Moi University students

Moi University students demonstrate in the streets of Eldoret over delays to release Helb funds on March 10, 2021.

Photo credit: Jared Nyataya | Nation Media Group

Last week, hundreds of Moi University students took to the streets to protest delays in disbursement of their upkeep money from the Higher Education Loans Board (Helb).

Many poured their hearts out, revealing how they have been suffering in silence in hostels.

They listed many things, including sleeping hungry and lacking money to buy books, airtime, laptops, smartphones and photocopy their classwork.

Parents, lecturers and other education stakeholders were shocked by the revelations, but to us students, this is the typical life, one of hardship and poverty.

What is more disturbing is the fact that most of their pleas fall on deaf ears. Just like Helb, some parents and guardians choose to either ignore or postpone their children’s problems. This is one of the reasons some young men and women end up depressed and even commit suicide.

Life on campus is hard because you spend a lot of money without earning any.

Most students are neck-deep in mobile phone loans.

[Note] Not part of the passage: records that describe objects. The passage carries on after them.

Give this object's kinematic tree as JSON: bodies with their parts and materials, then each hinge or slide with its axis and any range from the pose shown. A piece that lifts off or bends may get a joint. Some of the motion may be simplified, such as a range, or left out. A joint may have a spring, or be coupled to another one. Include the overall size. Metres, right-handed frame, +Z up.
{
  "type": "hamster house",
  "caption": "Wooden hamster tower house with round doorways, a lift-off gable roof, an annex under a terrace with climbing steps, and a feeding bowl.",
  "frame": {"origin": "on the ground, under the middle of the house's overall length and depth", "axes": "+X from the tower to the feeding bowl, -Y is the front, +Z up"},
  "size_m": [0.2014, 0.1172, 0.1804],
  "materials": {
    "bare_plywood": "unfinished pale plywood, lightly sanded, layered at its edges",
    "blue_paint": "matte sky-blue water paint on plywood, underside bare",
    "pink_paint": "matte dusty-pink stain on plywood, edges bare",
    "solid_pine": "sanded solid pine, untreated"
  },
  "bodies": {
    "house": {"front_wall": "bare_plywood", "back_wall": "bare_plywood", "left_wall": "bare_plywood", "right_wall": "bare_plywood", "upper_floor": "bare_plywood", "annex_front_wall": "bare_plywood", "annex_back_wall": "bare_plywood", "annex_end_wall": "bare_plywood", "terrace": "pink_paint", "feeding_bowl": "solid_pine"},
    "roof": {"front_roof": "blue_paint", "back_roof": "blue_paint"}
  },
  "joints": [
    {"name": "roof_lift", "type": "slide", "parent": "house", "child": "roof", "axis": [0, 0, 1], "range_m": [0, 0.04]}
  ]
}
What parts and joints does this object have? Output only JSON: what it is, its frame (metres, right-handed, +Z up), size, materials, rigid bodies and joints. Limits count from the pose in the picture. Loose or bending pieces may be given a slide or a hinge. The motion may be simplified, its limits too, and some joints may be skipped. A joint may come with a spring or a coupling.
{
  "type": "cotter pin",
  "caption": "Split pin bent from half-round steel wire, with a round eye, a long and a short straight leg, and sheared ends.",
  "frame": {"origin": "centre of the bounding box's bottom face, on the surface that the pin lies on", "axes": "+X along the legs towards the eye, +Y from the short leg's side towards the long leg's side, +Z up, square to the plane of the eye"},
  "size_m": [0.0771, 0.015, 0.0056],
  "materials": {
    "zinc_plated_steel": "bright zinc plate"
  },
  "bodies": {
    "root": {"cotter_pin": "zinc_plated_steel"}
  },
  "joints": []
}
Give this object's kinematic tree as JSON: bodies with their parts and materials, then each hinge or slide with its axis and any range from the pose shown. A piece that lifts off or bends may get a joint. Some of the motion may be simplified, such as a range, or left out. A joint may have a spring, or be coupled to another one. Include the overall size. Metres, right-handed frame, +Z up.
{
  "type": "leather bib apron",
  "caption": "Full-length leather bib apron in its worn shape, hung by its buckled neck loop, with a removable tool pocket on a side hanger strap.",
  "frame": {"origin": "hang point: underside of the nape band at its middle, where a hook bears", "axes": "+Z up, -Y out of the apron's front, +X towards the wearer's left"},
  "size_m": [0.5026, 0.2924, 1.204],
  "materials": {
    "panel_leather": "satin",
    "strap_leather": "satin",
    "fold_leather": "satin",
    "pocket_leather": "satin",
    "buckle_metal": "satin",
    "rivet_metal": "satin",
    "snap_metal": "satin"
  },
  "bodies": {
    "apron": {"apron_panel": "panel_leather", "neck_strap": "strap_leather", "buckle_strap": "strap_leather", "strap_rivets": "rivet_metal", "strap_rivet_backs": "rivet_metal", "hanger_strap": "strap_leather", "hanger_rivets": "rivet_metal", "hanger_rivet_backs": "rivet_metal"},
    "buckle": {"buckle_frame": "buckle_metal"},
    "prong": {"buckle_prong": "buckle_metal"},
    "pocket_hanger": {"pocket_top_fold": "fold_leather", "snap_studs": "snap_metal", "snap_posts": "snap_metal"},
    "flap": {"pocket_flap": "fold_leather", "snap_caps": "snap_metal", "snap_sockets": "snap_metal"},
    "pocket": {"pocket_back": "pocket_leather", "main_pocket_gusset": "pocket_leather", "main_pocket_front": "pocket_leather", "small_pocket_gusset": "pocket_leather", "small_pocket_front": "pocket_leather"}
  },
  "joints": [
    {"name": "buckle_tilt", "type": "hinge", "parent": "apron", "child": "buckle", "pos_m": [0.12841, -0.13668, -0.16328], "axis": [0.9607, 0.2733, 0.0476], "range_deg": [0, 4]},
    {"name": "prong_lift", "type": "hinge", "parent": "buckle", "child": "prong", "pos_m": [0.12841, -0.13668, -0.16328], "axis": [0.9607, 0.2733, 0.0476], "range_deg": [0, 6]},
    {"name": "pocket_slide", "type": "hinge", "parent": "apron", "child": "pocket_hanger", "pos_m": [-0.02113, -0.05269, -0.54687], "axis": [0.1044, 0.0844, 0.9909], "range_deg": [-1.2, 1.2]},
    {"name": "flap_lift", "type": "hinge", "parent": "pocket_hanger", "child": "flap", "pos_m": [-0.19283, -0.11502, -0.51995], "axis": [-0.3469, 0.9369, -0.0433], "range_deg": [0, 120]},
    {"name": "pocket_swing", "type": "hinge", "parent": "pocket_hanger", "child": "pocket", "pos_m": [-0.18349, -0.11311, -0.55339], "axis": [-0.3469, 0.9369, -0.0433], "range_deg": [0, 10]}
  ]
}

Many others starve for days on end.

But there are several survival tactics that one can use to survive. One is to get a “side hustle”, a small business, to earn money.

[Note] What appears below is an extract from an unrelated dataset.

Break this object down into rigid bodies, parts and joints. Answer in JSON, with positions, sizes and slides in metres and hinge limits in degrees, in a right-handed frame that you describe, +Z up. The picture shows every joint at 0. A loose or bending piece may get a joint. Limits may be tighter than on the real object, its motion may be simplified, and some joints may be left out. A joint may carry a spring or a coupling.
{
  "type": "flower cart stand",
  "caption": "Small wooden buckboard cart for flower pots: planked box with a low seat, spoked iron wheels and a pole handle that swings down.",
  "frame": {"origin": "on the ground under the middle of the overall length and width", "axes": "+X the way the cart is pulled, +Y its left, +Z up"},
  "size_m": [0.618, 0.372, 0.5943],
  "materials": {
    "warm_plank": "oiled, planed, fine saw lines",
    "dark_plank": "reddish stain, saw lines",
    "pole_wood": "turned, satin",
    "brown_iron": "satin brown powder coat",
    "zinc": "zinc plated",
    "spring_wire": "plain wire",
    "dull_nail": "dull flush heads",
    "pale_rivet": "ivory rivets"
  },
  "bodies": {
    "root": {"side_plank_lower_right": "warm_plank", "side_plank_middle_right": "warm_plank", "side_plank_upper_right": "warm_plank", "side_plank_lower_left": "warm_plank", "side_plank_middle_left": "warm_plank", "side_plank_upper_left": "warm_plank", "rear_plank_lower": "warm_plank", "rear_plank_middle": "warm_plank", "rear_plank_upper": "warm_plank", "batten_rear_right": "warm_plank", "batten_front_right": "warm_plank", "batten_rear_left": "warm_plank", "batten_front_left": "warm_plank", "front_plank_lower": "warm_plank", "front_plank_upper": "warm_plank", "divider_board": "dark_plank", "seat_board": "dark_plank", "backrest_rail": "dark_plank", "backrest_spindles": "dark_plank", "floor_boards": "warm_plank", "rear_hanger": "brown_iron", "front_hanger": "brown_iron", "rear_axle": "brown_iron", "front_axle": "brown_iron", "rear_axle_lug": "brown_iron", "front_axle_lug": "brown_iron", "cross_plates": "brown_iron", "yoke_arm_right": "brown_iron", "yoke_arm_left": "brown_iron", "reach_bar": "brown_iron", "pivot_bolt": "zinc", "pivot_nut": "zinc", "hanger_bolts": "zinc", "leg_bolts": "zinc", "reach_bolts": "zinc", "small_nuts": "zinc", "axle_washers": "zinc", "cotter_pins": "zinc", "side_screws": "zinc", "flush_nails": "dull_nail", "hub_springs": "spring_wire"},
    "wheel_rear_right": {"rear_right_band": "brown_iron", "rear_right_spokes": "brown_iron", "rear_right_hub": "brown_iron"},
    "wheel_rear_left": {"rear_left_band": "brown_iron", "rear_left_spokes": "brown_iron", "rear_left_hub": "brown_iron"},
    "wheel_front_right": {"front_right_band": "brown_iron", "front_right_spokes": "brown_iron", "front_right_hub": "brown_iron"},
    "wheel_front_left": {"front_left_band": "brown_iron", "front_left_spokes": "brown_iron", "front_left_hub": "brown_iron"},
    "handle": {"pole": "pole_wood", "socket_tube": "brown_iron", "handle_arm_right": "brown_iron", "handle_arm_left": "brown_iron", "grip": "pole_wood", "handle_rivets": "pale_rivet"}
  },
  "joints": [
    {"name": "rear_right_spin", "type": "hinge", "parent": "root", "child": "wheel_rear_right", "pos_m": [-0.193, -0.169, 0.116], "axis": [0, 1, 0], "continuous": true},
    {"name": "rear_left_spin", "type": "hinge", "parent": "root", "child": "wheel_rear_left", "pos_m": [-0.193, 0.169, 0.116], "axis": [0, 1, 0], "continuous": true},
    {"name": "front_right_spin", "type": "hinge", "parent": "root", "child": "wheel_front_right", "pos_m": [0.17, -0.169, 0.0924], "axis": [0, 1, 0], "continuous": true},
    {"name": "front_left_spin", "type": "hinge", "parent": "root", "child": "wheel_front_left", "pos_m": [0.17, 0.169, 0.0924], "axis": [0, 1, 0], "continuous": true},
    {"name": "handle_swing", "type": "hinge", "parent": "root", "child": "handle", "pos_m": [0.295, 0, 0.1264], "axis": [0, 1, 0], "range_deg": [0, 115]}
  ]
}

You can buy and sell second-hand clothes, run a printing and photocopying service, operate M-Pesa shop and sell airtime.

But if you receive proper financial support from your family, just live within your means, avoid greed and peer pressure.

If you succumb to peer pressure, you are likely to engage in social ills such as getting a “sponsor”to bankroll your expensive lifestyle.

The “sponsor” affairs are very common on campus, especially in universities in Nairobi, and some of those unholy unions don’t end well. Some girls have ended up being murdered by their sponsors after their relationships hit the rocks.

Helb, parents and guardians, please help keep us safe in campus.